Village in Tehran province, Iran

Turquzabad (تورقوزآباد) (Note: Also romanized as Ţūrqūzābād) is a village in Kahrizak Rural District of Kahrizak District in Ray County, Tehran province, Iran.

==Demographics==
===Population===
At the time of the 2006 National Census, the village's population was 2,803 in 669 households. The following census in 2011 counted 2,988 people in 780 households.

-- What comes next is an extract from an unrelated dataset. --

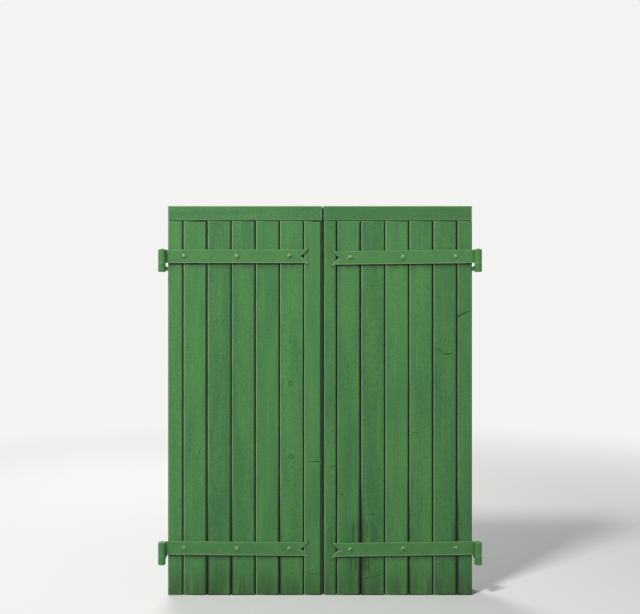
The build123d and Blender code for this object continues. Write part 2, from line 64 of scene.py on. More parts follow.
MERGE = 2e-6  # points nearer than this are one
SLIVER = MM / 100  # an edge of a rounded board that is shorter than this goes
FLAT = radians(0.3)  # faces that meet at less than this are one face
SHARP = radians(30)  # an edge at more than this stays sharp
SAME_DEPTH = MM / 10  # points that differ less than this in depth are on one face
FACING = 0.999  # a face whose normal reaches this along Y looks to the front or the back

LONG_EDGE = 200 * MM  # only the edges along a strap are longer
TAIL_FROM = 0.07  # a strap nearer to the middle than this is its fishtail
UPPER_WEAR_AND_HIGHLIGHT = 0.5  # worn paint with a painted highlight along a strap's upper edge, where the lower one has 1
FOOT = (0.36, 0.1)  # between these heights the dirt and painted shade beside the joints get thicker
EDGE_FRONT_DEPTH = 5 * MM  # down to this depth a board's edges take the listed dirt and painted shade
SHADED = -0.5  # the painted shade on a board's right edge behind that depth
WAVES = (14.0, 40.0, 3.0)  # how fast a board's wave changes across it, with its tone and along it
FINER_ACROSS = 3  # how much closer the cuts that let a board bend lie across it
PATTERN_SHIFT = (31.0, 17.0, 53.0)  # how far apart two pieces lie in a pattern

RING_STEPS = 24
PIT_REACH = 0.6  # a pit ends this far on either side of its middle, in millimetres
PIT_TAPER = 0.6  # the share of its radius that it has there

HEAD_RADIUS = 0.008  # of a coach bolt
HEAD_RISE = 0.004
HEAD_RIM = 0.0002  # height of the straight rim round the head
HEAD_EASE = (0.985, 0.0006)  # between dome and rim, the share of the radius and the height
DOME_SHARE = 0.93  # the share of the radius that the dome takes
DOME_STEPS = 8
HEAD_HIGHLIGHT = (0.7, 0.5)  # how far a point's height and its upper left side of the head count for a painted highlight
HOLLOW_RUST = 1.3  # in the middle of a hollow, where 1 hides the paint
BARE_FROM = 0.02  # behind this depth the bolts are bare metal
BOLT_SHANK = 0.003
THREAD_TURNS = 9
THREAD_DEPTH = 0.6  # share of the pitch
THREAD_WORN = 0.8  # share of that depth that is left
THREAD_END = 0.9  # in pitches before the tip
TIP_EASE = 0.0006
WASHER_HOLE = 0.0033
WASHER_EASE = 0.0002
SCREW_EASE = 0.00012
BOLT_STEPS, WASHER_STEPS, SCREW_STEPS = 32, 36, 24

# Where dirt, stains and painted shade lie, in metres. Two numbers are where they begin and where they are
# full. Three are the lowest and the highest place and how softly they end.
ON_FACE = (0.003, 0.0)
# Darker towards the foot of the boards.
FOOT_DARKENING = (0.11, 0.0)
BESIDE_MIDDLE = (0.044, 0.056)
# Under each strap: a darkening that fades downwards, dirt with painted shade, and a painted shadow line at
# its edge.
UNDER_STRAP = (-0.003, -0.001)
STRAP_WASH_AND_SHADE = (0.022, 0.003)
STRAP_SHADOW_LINE = (0.0062, 0.0038)
WASH_AND_SHADE_STRENGTH = 0.6
# A painted shade line under the top rails, and painted shade on the walls deep in the joints.
SHADE_UNDER_RAIL = (1.1228, 1.1244, 0.0008)
BELOW_RAIL = (1.1242, 1.1238)
ACROSS_LEAF = (0.0085, 0.4535, 0.0005)
IN_JOINT = (0.0016, 0.0245, 0.001)
JOINT_SEEP = (0.118, 0.128, 0.011)
SEEP_HEIGHT = (0.33, 0.2)
# Patches, each as such three numbers across and then up.
OUTER_SEEP = ((0.405, 0.418, 0.014), (0.16, 0.2, 0.05))
RAIL_STAIN = ((-0.15, -0.134, 0.008), (1.113, 1.121, 0.006))
STREAKS_ABOVE = ((0.086, 0.165, 0.012), (0.16, 0.2, 0.035))
STREAKS_BELOW = ((0.094, 0.15, 0.012), (0.085, 0.122, 0.035))
# Painted shadow on the boards and a painted highlight on the iron beside the fishtails' notches: from and to,
# as distances on to the strap, and how strongly along the upper and the lower side.
NOTCH_SHADOW = (-2.2 * MM, 1.0 * MM, (0.9, 0.6))
NOTCH_HIGHLIGHT = (0.2 * MM, 1.8 * MM, (0.35, 1.0))
NOTCH_SOFT = 0.7 * MM
PAST_APEX = 1.1  # a point of the strap beside a notch lies at this share of the apex's X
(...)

The 2016 census measured the population of the village as 2,278 people in 654 households.

==Atomic warehouse==
On 27 September 2018, Israeli Prime Minister Benjamin Netanyahu showed the UN General Assembly a photo of an alleged nuclear storage facility in Turquzabad. On 8 September 2019, nearly a year after Netanyahu's claim, Reuters reported quoting two diplomats close to the International Atomic Energy Agency as saying that uranium samples were found at the site.